Representation Learning for Audio Privacy Preservation using Source Separation and Robust Adversarial Learning
Diep Luong, Minh Tran, Shayan Gharib, Konstantinos Drossos, Tuomas Virtanen
TL;DR
This work tackles privacy leakage in passive acoustic monitoring by preventing the latent representations from encoding speech presence. It introduces RDAL-M, a framework that fuses a source separation network with robust discriminative adversarial learning, using a gradient reversal layer and a periodically updated auxiliary discriminator to maximize privacy while preserving a sound-event detection task. The method is evaluated on mixtures of FSD50K sound events with LibriSpeech speech, using ablations against baselines and showing that a fixed masking strategy can reach near-random privacy levels without hurting utility, while a learnable mask can further improve privacy at a modest cost to performance. The results indicate that jointly leveraging source separation and adversarial learning yields stronger privacy preservation than either technique alone, with potential for practical deployment in privacy-sensitive audio sensing systems.
Abstract
Privacy preservation has long been a concern in smart acoustic monitoring systems, where speech can be passively recorded along with a target signal in the system's operating environment. In this study, we propose the integration of two commonly used approaches in privacy preservation: source separation and adversarial representation learning.
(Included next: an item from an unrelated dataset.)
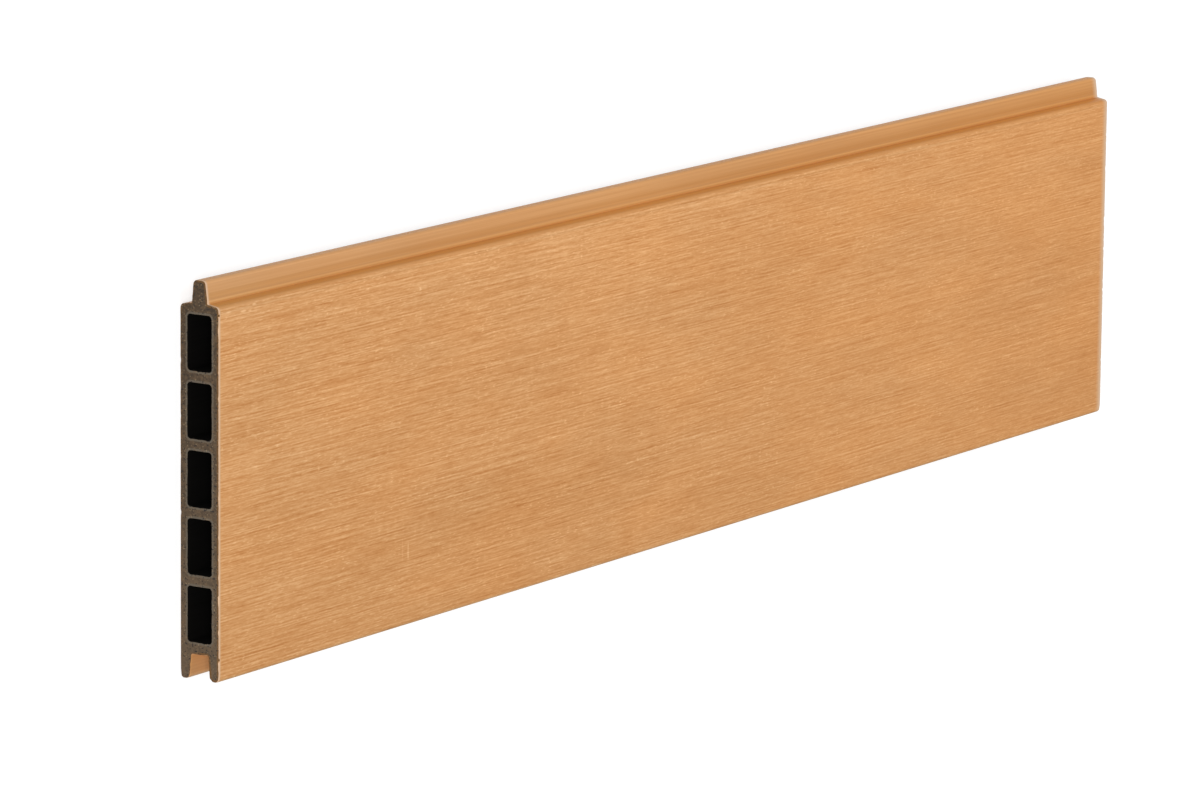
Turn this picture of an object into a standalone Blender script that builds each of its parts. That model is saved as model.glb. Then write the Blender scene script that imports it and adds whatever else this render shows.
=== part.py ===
"""Composite fence board: one length of hollow tongue-and-groove extrusion.

The board is one piece of stock, extruded in one go and sawn square at both ends. It lies flat, with its
grained face up: X runs along the board, Y across it from the groove to the tongue, and Z through its
thickness. The origin is under the middle of the board, on the surface that it lies on.

The section is drawn as a 2D curve, outline and chambers together, and extruded along the board.
All sizes are in metres.
"""

import math

import bpy
from mathutils import Vector

# The board
BOARD_LENGTH = 0.750
BOARD_THICKNESS = 0.020
COVER_WIDTH = 0.161
FACE_WALL = 0.0038

# The chambers between the two faces, and the webs that part them
CHAMBER_COUNT = 5
RIB_THICKNESS = 0.0052
TONGUE_WEB = 0.0049
GROOVE_WEB = 0.0053
CHAMBER_FILLET = 0.0015

# The tongue along the upper edge
TONGUE_HEIGHT = 0.0098
TONGUE_ROOT_WIDTH = 0.0086
TONGUE_TIP_WIDTH = 0.0060
TONGUE_TIP_FILLET = 0.0019
TONGUE_ROOT_FILLET = 0.0004

# The shoulders beside the tongue, which fall away from it to shed water
SHOULDER_FALL = 0.0010
SHOULDER_FILLET = 0.0020

# The groove takes the tongue of the next board with these clearances
MOUTH_CLEARANCE = 0.0010
CEILING_CLEARANCE = 0.0013
END_CLEARANCE = 0.0011
CEILING_FILLET = 0.0009

# The two lips beside the groove: tapered on their outer side, and rounded to lead the next tongue in
LIP_LEAD_IN_FILLET = 0.0022
LIP_OUTER_FILLET = 0.0015
LIP_TAPER_RUN = 0.0040
LIP_TAPER_DEPTH = 0.0004
LIP_TAPER_FILLET = 0.0100

# How finely each round is drawn, in segments
ROUND_SEGMENTS = 8

# Finish of the wood-plastic composite, in linear colour
BOARD_COLOUR = (0.651, 0.328, 0.133, 1.0)
BOARD_ROUGHNESS = 0.55

# Sizes that follow from the ones above
MID_PLANE = BOARD_THICKNESS / 2
OVERALL_WIDTH = COVER_WIDTH + TONGUE_HEIGHT
GROOVE_DEPTH = TONGUE_HEIGHT + END_CLEARANCE
MOUTH_WIDTH = TONGUE_ROOT_WIDTH + 2 * MOUTH_CLEARANCE
CEILING_WIDTH = TONGUE_TIP_WIDTH + 2 * CEILING_CLEARANCE
FIRST_CHAMBER = GROOVE_DEPTH + GROOVE_WEB
CHAMBER_RUN = COVER_WIDTH - TONGUE_WEB - FIRST_CHAMBER
CHAMBER_HEIGHT = (CHAMBER_RUN - (CHAMBER_COUNT - 1) * RIB_THICKNESS) / CHAMBER_COUNT


def clear_scene():
    """Remove every object of the open scene."""
    for item in list(bpy.data.objects):
        bpy.data.objects.remove(item, do_unlink=True)


def make_collection(name):
    """Return a new collection linked to the scene."""
    collection = bpy.data.collections.new(name)
    bpy.context.scene.collection.children.link(collection)
    return collection


def make_material(name, colour, roughness):
    """Return a plain Principled material."""
    material = bpy.data.materials.new(name)
    material.use_nodes = True
    shader = material.node_tree.nodes["Principled BSDF"]
    shader.inputs["Base Color"].default_value = colour
    shader.inputs["Roughness"].default_value = roughness
    shader.inputs["Metallic"].default_value = 0.0
    return material


def half_outline():
    """Return the corners of the back half of the section, from the groove's ceiling to the tongue's tip.

    Each corner is its distance across the board from the lip tips, its height above the back face
    and its fillet.
    """
    shoulder = COVER_WIDTH - SHOULDER_FALL
    return [
        (GROOVE_DEPTH, MID_PLANE - CEILING_WIDTH / 2, CEILING_FILLET),
        (0.0, MID_PLANE - MOUTH_WIDTH / 2, LIP_LEAD_IN_FILLET),
        (0.0, LIP_TAPER_DEPTH, LIP_OUTER_FILLET),
        (LIP_TAPER_RUN, 0.0, LIP_TAPER_FILLET),
        (shoulder, 0.0, SHOULDER_FILLET),
        (COVER_WIDTH, MID_PLANE - TONGUE_ROOT_WIDTH / 2, TONGUE_ROOT_FILLET),
        (OVERALL_WIDTH, MID_PLANE - TONGUE_TIP_WIDTH / 2, TONGUE_TIP_FILLET),
    ]


def board_outline():
    """Return the corners of the whole outline: the back half and its mirror image about the mid plane."""
    back = half_outline()
    front = [(across, BOARD_THICKNESS - height, fillet) for across, height, fillet in reversed(back)]
    return back + front


def chamber_outline(index):
    """Return the corners of one chamber, counted from the groove."""
    low = FIRST_CHAMBER + index * (CHAMBER_HEIGHT + RIB_THICKNESS)
    high = low + CHAMBER_HEIGHT
    back = FACE_WALL
    front = BOARD_THICKNESS - FACE_WALL
    corners = [(low, back), (high, back), (high, front), (low, front)]
    return [(across, height, CHAMBER_FILLET) for across, height in corners]


def fillet_ends(corner, before, after, radius):
    """Return where a fillet's arc starts and ends, with the handle that bends each end.

    The fillet takes at most half of the shorter side beside it, so that two fillets never cross.
    """
    back = before - corner
    ahead = after - corner
    half_angle = back.angle(ahead) / 2
    reach = min(radius / math.tan(half_angle), 0.49 * back.length, 0.49 * ahead.length)
    arc_radius = reach * math.tan(half_angle)
    turn = math.pi - 2 * half_angle
    handle = 4 / 3 * math.tan(turn / 4) * arc_radius
    start = corner + reach * back.normalized()
    end = corner + reach * ahead.normalized()
    return start, start - handle * back.normalized(), end, end - handle * ahead.normalized()


def add_rounded_spline(curve, corners):
    """Add a closed Bezier spline whose corners are rounded by circular fillets and joined by straights."""
    places = [Vector((across - OVERALL_WIDTH / 2, height, 0.0)) for across, height, _ in corners]
    spline = curve.splines.new("BEZIER")
    spline.bezier_points.add(2 * len(corners) - 1)
    spline.use_cyclic_u = True
    for index, (_, _, radius) in enumerate(corners):
        following = places[(index + 1) % len(places)]
        start, start_handle, end, end_handle = fillet_ends(
            places[index], places[index - 1], following, radius)
        entry = spline.bezier_points[2 * index]
        entry.co = start
        entry.handle_left_type = "VECTOR"
        entry.handle_right_type = "FREE"
        entry.handle_right = start_handle
        leave = spline.bezier_points[2 * index + 1]
        leave.co = end
        leave.handle_left_type = "FREE"
        leave.handle_right_type = "VECTOR"
        leave.handle_left = end_handle


def make_board(collection):
    """Extrude the section along the board and lay it flat, with the tongue towards +Y."""
    curve = bpy.data.curves.new("board_section", type="CURVE")
    curve.dimensions = "2D"
    curve.fill_mode = "BOTH"
    curve.resolution_u = ROUND_SEGMENTS
    curve.extrude = BOARD_LENGTH / 2
    add_rounded_spline(curve, board_outline())
    for index in range(CHAMBER_COUNT):
        add_rounded_spline(curve, chamber_outline(index))
    board = bpy.data.objects.new("fence_board", curve)
    board.rotation_euler = (math.radians(90), 0.0, math.radians(90))
    curve.materials.append(make_material("wood_composite", BOARD_COLOUR, BOARD_ROUGHNESS))
    collection.objects.link(board)
    return board


def main():
    """Build the fence board."""
    clear_scene()
    make_board(make_collection("composite_fence_board"))


main()
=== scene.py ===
"""Looks of a composite fence board: one length of hollow wood-plastic extrusion, sawn at both ends.

The board lies flat with its brushed face up. X runs along it, Y across it from the groove to the
tongue, and Z through its thickness. Every length is in metres, unless its name ends in _mm.
"""

import logging
import math
from abc import ABC, abstractmethod
from dataclasses import dataclass, field, replace
from enum import Enum
from typing import Any, Iterable

import bmesh
import bpy
from bmesh.types import BMEdge, BMesh, BMFace, BMVert
from mathutils import Matrix, Vector, noise


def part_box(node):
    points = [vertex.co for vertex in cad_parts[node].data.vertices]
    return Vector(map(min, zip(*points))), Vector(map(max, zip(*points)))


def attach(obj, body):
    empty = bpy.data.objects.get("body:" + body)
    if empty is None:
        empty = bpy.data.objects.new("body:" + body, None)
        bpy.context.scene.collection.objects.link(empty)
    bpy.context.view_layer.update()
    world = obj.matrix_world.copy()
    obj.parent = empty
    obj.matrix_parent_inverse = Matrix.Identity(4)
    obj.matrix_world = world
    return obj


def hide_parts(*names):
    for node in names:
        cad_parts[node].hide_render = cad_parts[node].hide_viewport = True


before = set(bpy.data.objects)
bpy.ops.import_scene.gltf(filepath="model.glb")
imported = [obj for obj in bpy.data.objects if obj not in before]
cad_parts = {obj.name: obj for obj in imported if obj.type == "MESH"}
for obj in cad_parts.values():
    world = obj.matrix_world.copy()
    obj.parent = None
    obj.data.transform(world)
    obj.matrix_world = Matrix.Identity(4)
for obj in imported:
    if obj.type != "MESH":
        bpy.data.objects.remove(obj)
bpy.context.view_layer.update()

BOARD_NODE = "fence_board"
BOARD_BODY = "root"

MM = 0.001
WELD = 0.01 * MM

# The middle of a colour ramp and of a noise texture, which both run from 0 to 1
MIDDLE = 0.5

# How strong the finer detail of a noise texture is beside the coarser
DETAIL_ROUGHNESS = 0.6

# How far above its onset a peak has its full weight, in shares of the weight
PEAK_RISE = 0.14

# The mesh's noises: how far through the board one of their steps reaches, and the seeds that set
# them apart. The board's thickness takes up four steps
NOISE_STEP = 5 * MM
FURROW_SEED_GAP = 10.0
WANDER_SEED = 5.0

# Socket numbers of the Mix node where it mixes colours
MIX_FACTOR, MIX_A, MIX_B, MIX_RESULT = 0, 6, 7, 2

Colour = tuple[float, float, float, float]
Triple = tuple[float, float, float]
Stops = tuple[tuple[float, str], ...]
Socket = bpy.types.NodeSocket
Tree = bpy.types.NodeTree
Loop = list[BMEdge]
Rims = tuple[Loop, list[Loop]]

log = logging.getLogger("fence_board")


def linear(code: str) -> Colour:
    """Turn an sRGB hex colour into the linear colour that a shader socket takes.

    Args:
        code: A hash and six hex digits.

    Returns:
        Red, green, blue and alpha.
    """
    shares = [int(code[place:place + 2], 16) / 255 for place in (1, 3, 5)]
    # The numbers of the sRGB curve
    red, green, blue = (s / 12.92 if s <= 0.04045 else ((s + 0.055) / 1.055) ** 2.4 for s in shares)
    return red, green, blue, 1.0


def add_node(tree: Tree, kind: str, settings: dict[Any, Any] | None = None,
             links: dict[Any, Socket] | None = None) -> bpy.types.Node:
    """Add a shader node with its settings and links.

    Args:
        tree: The node tree that it joins.
        kind: Its type name.
        settings: Values of its properties by name, and of its inputs by name or number. The name
            "stops" gives a colour ramp its positions and colours.
        links: The outputs that feed its inputs, by the input's name or number.

    Returns:
        The new node.
    """
    node = tree.nodes.new(kind)
    for name, value in (settings or {}).items():
        if name == "stops":
            marks = node.color_ramp.elements
            while len(marks) < len(value):
                marks.new(1.0)
            for mark, (position, code) in zip(marks, value):
                mark.position = position
                mark.color = linear(code)
        elif isinstance(name, str) and hasattr(node, name):
            setattr(node, name, value)
        else:
            node.inputs[name].default_value = value
    for name, socket in (links or {}).items():
        tree.links.new(socket, node.inputs[name])
    return node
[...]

The proposed system learns the latent representation of audio recordings such that it prevents differentiating between speech and non-speech recordings. Initially, the source separation network filters out some of the privacy-sensitive data, and during the adversarial learning process, the system will learn privacy-preserving representation on the filtered signal. We demonstrate the effectiveness of our proposed method by comparing our method against systems without source separation, without adversarial learning, and without both. Overall, our results suggest that the proposed system can significantly improve speech privacy preservation compared to that of using source separation or adversarial learning solely while maintaining good performance in the acoustic monitoring task.